O Congresso Nacional decreta:
Art. 1º Esta lei revoga o art. 236 da Lei nº 4.737, de 15 de julho de 1965, que institui o Código Eleitoral, de maneira a relativizar o princípio do direito de voto diante do princípio da segurança da sociedade, permitindo em todo o território nacional a prisão dos cidadãos, mesmo no período compreendido entre os cinco dias que antecedem e as quarenta e oito horas que se sucedem à eleição.
Art. 2º Revogue-se o art. 236 da Lei nº 4.737, de 15 de julho de 1965.
Art. 3º Esta lei entra em vigor na data de sua publicação.”
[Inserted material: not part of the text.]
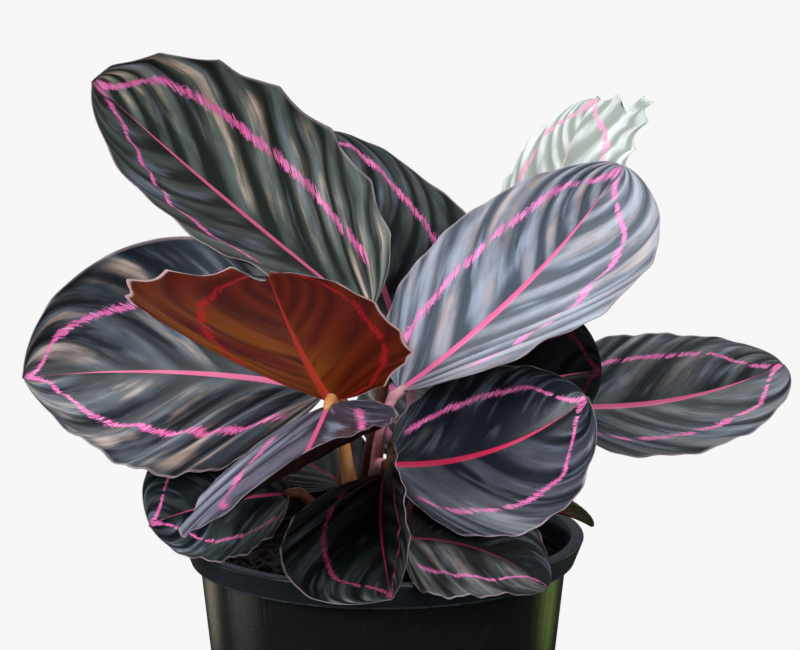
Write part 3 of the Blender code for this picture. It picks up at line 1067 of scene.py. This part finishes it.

O princípio da proporcionalidade é usado com muita propriedade na justificativa do Projeto de Lei:
“(...) sopesando o direito de voto e o direito de segurança da sociedade contra os indivíduos que atentam contra os valores que lhe são caros, o legislador preferiu o primeiro, estabelecendo algumas exceções. No entanto, passadas mais de quatro décadas da entrada em vigor da norma e vivendo nós hoje em um mundo muito mais violento, penso que não mais se justifica tal garantia eleitoral. O livre exercício do sufrágio há de ser garantido de outra forma, mas não mais dando um salvo-conduto de uma semana a inúmeros criminosos, para que circulem tranqüilamente no período das eleições.”
Em conclusão, embora o Código Eleitoral só permita, cinco dias antes e até quarenta e oito horas depois do encerramento da eleição, a prisão em flagrante delito, a prisão em virtude de sentença criminal condenatória por crime inafiançável e a prisão por desrespeito a salvo-conduto, podemos afirmar que qualquer prisão realizada no período supracitado, dentro dos limites da Constituição Federal pode sempre ser executada.
Notas
[1] (Maximiliano, Carlos. Hermenêutica e aplicação do Direito. 19. ed. São Paulo: Forense, 2005, p. 136).